What is Character Encoding?

Character encoding is a system that maps characters to numbers. It's the backbone of how computers represent and process textual data. The Unicode Consortium has standardized a vast array of characters, ensuring consistency across different platforms and languages.

UTF-8: The Universal Choice

Overview

UTF-8 stands for Unicode Transformation Format - 8-bit. It's a variable-length encoding system, meaning each character can be represented using one to four bytes.

Benefits

  • Compactness: Commonly used characters, especially those in the ASCII range, only require one byte.
  • Compatibility: UTF-8 is backward compatible with ASCII.
  • Universality: It can represent any character in the Unicode standard.

Applications

Given its versatility, UTF-8 is the preferred encoding for web content. It's also the default for many programming languages and systems, making it a top choice for developers.

UTF-16: Bridging the Gap

Overview

UTF-16, or Unicode Transformation Format - 16-bit, is another variable-length encoding. Characters are represented using either two or four bytes.

Benefits

  • Extended Range: It can represent a wider range of characters with just two bytes compared to UTF-8.
  • Efficiency: For scripts like Chinese, Japanese, and Korean, UTF-16 can be more space-efficient than UTF-8.

Applications

UTF-16 is commonly used in environments where compatibility with older systems is crucial. It's also the default encoding for many Microsoft products, Java, and the Windows operating system.

UTF-32: The Fixed-Length Powerhouse

Overview

UTF-32, standing for Unicode Transformation Format - 32-bit, is a fixed-length encoding. Every character is represented using four bytes.

Benefits

  • Simplicity: Fixed-length means straightforward character indexing and counting.
  • Comprehensive: It can represent every character in the Unicode standard without the need for surrogate pairs.

Applications

UTF-32 is ideal for specific computational tasks where character indexing speed is vital. However, its fixed-length nature can lead to increased memory usage, making it less common in storage and transmission contexts.

Delving Deeper: The Technical Nuances

Understanding the surface-level differences between UTF-8, UTF-16, and UTF-32 is essential. However, for developers and software engineers, a deeper dive into the technicalities can offer invaluable insights.

Byte Order Marks (BOM)

What is BOM?

The Byte Order Mark (BOM) is a Unicode character used to signify the endianness (byte order) of a text file or stream. Its presence aids in the detection of the text stream's encoding.

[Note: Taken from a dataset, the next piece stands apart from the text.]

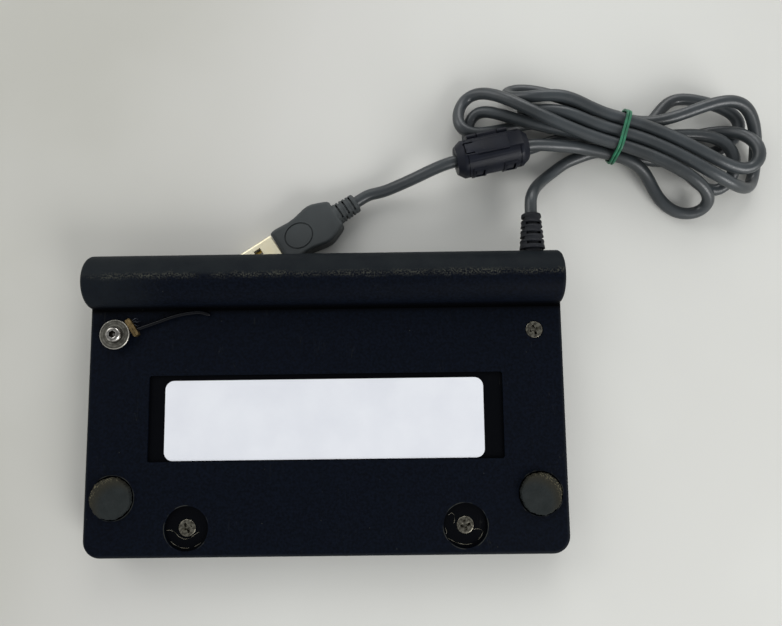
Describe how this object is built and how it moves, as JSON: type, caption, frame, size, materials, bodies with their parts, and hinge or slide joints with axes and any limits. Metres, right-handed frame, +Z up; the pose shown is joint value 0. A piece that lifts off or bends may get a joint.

BOM in Different Encodings

  • UTF-8: The BOM is optional and, when used, is EF BB BF.
  • UTF-16: Two BOMs exist - FE FF for big-endian and FF FE for little-endian.
  • UTF-32: Similar to UTF-16, it has 00 00 FE FF for big-endian and FF FE 00 00 for little-endian.

Surrogate Pairs in UTF-16

One of the unique aspects of UTF-16 is its use of surrogate pairs to represent characters outside the Basic Multilingual Plane (BMP). These are characters that can't be represented in just two bytes.

  • High Surrogates: Ranges from D800 to DBFF.
  • Low Surrogates: Ranges from DC00 to DFFF.

When a character from outside the BMP is encountered, it's broken down into a pair of two 16-bit codes, ensuring a seamless representation.

Practical Implications for Developers

Data Storage

  • UTF-8: Given its variable length, it's often the most space-efficient for English and other Latin-based languages.
  • UTF-16: For scripts where characters predominantly fall outside the ASCII range, UTF-16 can be more efficient.
  • UTF-32: Due to its fixed-length nature, it's less space-efficient but offers rapid indexing.

Data Transmission

  • UTF-8: Its widespread adoption makes it the safest bet for web content and data interchange.
  • UTF-16 and UTF-32: These may require additional considerations, especially regarding endianness and BOM.

Programming Considerations

  • String Operations: UTF-32's fixed length makes certain operations faster, while UTF-8 and UTF-16 might need more complex algorithms, especially when dealing with non-ASCII characters.
  • Compatibility: Always consider the target platform and its default encoding. For instance, Windows API functions use UTF-16.

In Conclusion

Choosing the right encoding is crucial for efficient data storage and processing. While UTF-8 remains the universal choice due to its compatibility and compactness, UTF-16 and UTF-32 have their unique strengths and applications.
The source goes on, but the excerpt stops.